There are, she added, "lots of laughter clubs in cancer centers and pain clinics." Last year, she attended a workshop at a convention in Chicago of the Association for Applied and Therapeutic Humor, a mix of people in health care, academia, scientific researchers and psychologists.
TOUGH TO LAUGH
Speaking about laughter requires nerve plus planning and practice. It's a skill Sullivan mastered during the 1970s after joining a large active Toastmasters Club back in sunny San Diego.
"I had no fear whatsoever about speaking to a group of people," she said.
But her early childhood in California had its share of storm clouds. At age 7, she found her strong, independent mother weeping on their Encino home's back stoop.
Soon, "there were a lot of people in my house. They were weeping" because her father had perished in an airplane collision. "We flew to New York and sat shiva for seven days," a customary period of mourning for Jews. "There were a lot of stories to tell about my dad because he was a wild guy," she said.
Her formal education includes a bachelor's degree in psychology from California State University that she earned in 1973 and an MBA in accounting from National University in California in 1981. Seven years of living in the Eastern Sierras in Mammoth Lakes, Calif., made her realize that she missed four seasons and disliked the Southern California lifestyle. She moved to Pittsburgh in 1989 after her husband, who grew up in Pleasant Hills, landed a job transfer here.

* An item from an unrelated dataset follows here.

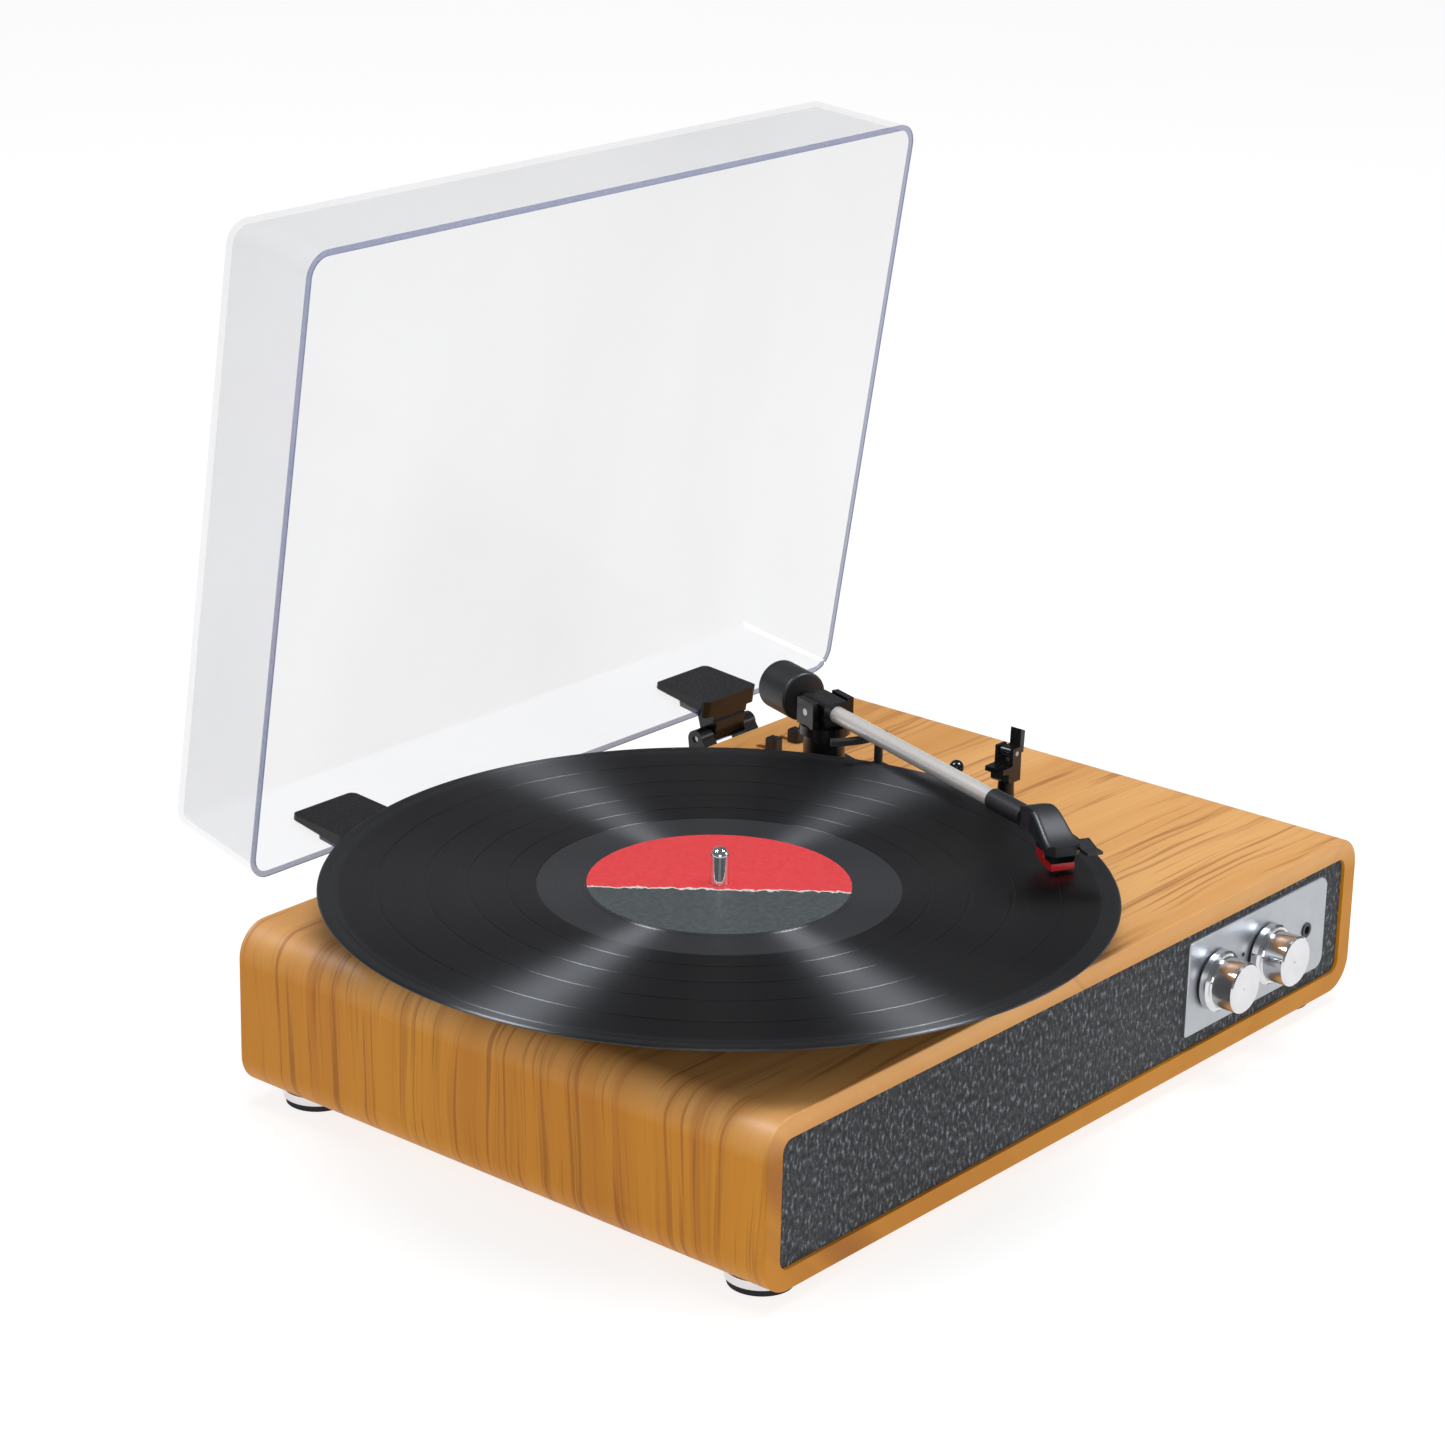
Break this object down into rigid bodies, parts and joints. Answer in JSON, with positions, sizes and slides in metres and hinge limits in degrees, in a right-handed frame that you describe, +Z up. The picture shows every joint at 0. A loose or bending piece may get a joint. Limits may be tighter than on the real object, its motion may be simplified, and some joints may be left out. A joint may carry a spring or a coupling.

Twenty years passed and in 2009, she was divorced. That meant a move from a 5,000- square-foot home in Peters to a 900-square-foot apartment in Mt. Lebanon. Her only child, Sean Michael Sullivan, left for college. For two days, she lay in a closet and cried. Laughter, she insists, saved her.
"You don't need a big epiphany to change your life. You only need to walk outside and see that a new flower has bloomed," she said.
While she tailors each workshop to a client's needs, she readily admits that not everyone who attends reacts favorably. Nearly every group includes people who resist participating or don't pay attention.
"Body language is rich with information," Sullivan said. "You just don't have any idea what's going on in people. Maybe their cat died that morning."
She believes that less than enthusiastic participants benefit from secondhand laughter, which is way better for you than secondhand smoke. She has started laughter clubs in Mt. Lebanon and Peters. She's also organizing a laughter club in Sharpsburg. In a workshop she leads called "Good Hearted Living," participants are asked to write a list of what they are grateful for.
"I rarely get people who write 'I'm alive,' " she said.
A laughter workshop she held last summer at Sunnyhill, a Unitarian Universalist church in Mt. Lebanon, attracted two men, 11 women and one teenage boy. Among the exercises were speaking in gibberish and walking over imaginary fires.
LAUGHING WITH BUDDHA
When Sullivan is stuck in traffic, she rubs the belly of a Buddha that is attached to the dashboard of her green Suburu. Since 2006, her car has carried a license plate that reads HAP-101. You might think it stands for Happiness 101 but it actually pays tribute to a dear departed relative.
"I had an uncle whom everyone in my family called Uncle Happy. He loved to tell jokes and used to spend some part of every summer in the Catskills at open mic night," she said.
At family gatherings, if her uncle told a joke and someone did not listen, he would start all over again. "As he aged and the whole family would gather for his birthdays, you can imagine the dirty looks someone would get when they interrupted for the third time," she said.
When he died at age 101, he left her some money.
"I used that money to buy a new car, which was much needed, and decided to get the license plate in memory of him. I had no idea at the time I would become a certified laughter leader. I guess the universe did."